On Fri, Jan 31, 2025 at 5:14 PM Felix E. Klee wrote:
>
> On Fri, Jan 17, 2025 at 2:25 AM Ryusuke Konishi
> <konishi.ryusuke@xxxxxxxxx> wrote:
> > GC runs automatically in the background based on the watermark
> > conditions set in /etc/nilfs_cleanerd.conf, even if you don't run the
> > nilfs-clean command.
>
> When I run `nilfs-clean` with options such as `--protection-period=0`,
> will that change the settings of `cleanerd` until the next reboot? Or do
> the options only apply to a single GC run?

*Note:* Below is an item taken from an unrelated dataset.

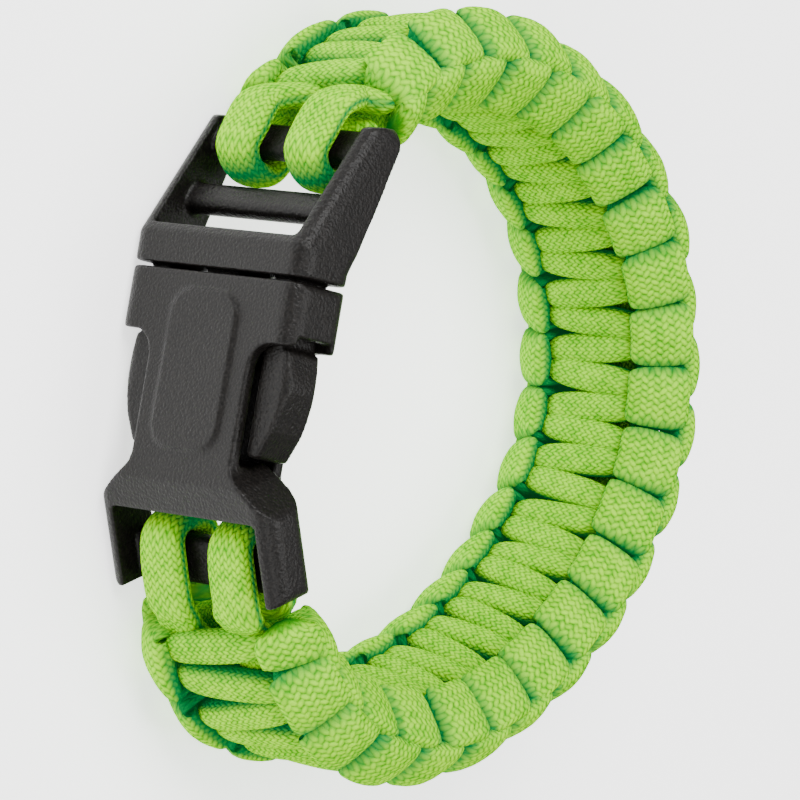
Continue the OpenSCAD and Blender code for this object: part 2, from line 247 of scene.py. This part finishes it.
# %% [markdown]
# ## The weaving cords
#
# One cord crosses the outer face and turns round the edges on the inner face. The other does
# the opposite, which is the first one turned half a turn about the band's middle line. A table
# holds a quarter of the pattern: from the middle of a bar, down through the band, to the
# middle of the bump at the edge. Every bar repeats it, mirrored from side to side. Lengths
# along and the first half width are shares of the knot pitch, lengths across are shares of
# half the band's width, lengths out of half its thickness, and the second half width is a
# share of the cord. The lean is in degrees, and deep is painted shade: 1 where the cord lies between
# others.

# %% The pattern and the rows of one weaving cord
#        along across  out    lean half_a half_b deep
CELL = [[0.00,  0.00,  0.78,   90, 0.48,  0.38,  0.0],
        [-0.07, 0.26,  0.77,   88, 0.46,  0.37,  0.0],
        [-0.13, 0.42,  0.70,   80, 0.41,  0.36,  0.1],
        [-0.18, 0.51,  0.45,   66, 0.30,  0.38,  0.5],
        [-0.24, 0.56,  0.05,   52, 0.19,  0.44,  1.0],
        [-0.31, 0.68, -0.38,   47, 0.16,  0.58,  1.0],
        [-0.29, 0.75, -0.53,   46, 0.20,  0.82,  1.0],
        [-0.14, 0.77, -0.58,   46, 0.32,  0.92,  0.15],
        [0.50,  0.775, -0.59,  46, 0.42,  0.91,  0.0]]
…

It only affects a single (one round) GC.  Once that's done, it goes
back to normal.

> > If you want to ignore this ratio and force GC, use the "-m" option,
> > like this:
> >
> > # nilfs-clean -S 20/0.1 -p 0 -m 5
>
> Thanks!
>
> Regarding `-S 20/0.1`, that means the cleaning happens 20 times for
> every 0.1 seconds? And each time `nsegments_per_clean` /
> `mc_nsegments_per_clean` are cleaned?

'-S 20/0.1' gives the GC pace, meaning that 20 segments are GC'd every
0.1 seconds.

The numerator of the speed is the parameter equivalent to
"nsegments_per_clean", which changes only during manual GC.

> > LFS is a legacy method and is not common
>
> “not common” I understand, but why legacy? What does supersede it?

Generally speaking, copy-on-write file systems such as ZFS and Btrfs are newer.
The concept of LFS (Log-structured File System) itself was proposed in
1988 and implemented in UNIX in 1992. It is an old method, and I
believe there are few surviving implementations today. In that sense,
I used the word "legacy".
In a broad sense, LFS is also a copy-on-write file system, but the
difference is that it divides the storage medium into segments and
performs space management (GC) on those units.

> High frequency snapshotting is something I am missing from other file
> systems.

That may be true, but frequent snapshots are in principle possible in
copy-on-write filesystems (apart from the actual support), while
retroactive snapshots (the ability to turn each checkpoint into a
mountable snapshot at a later time) are unique to NILFS.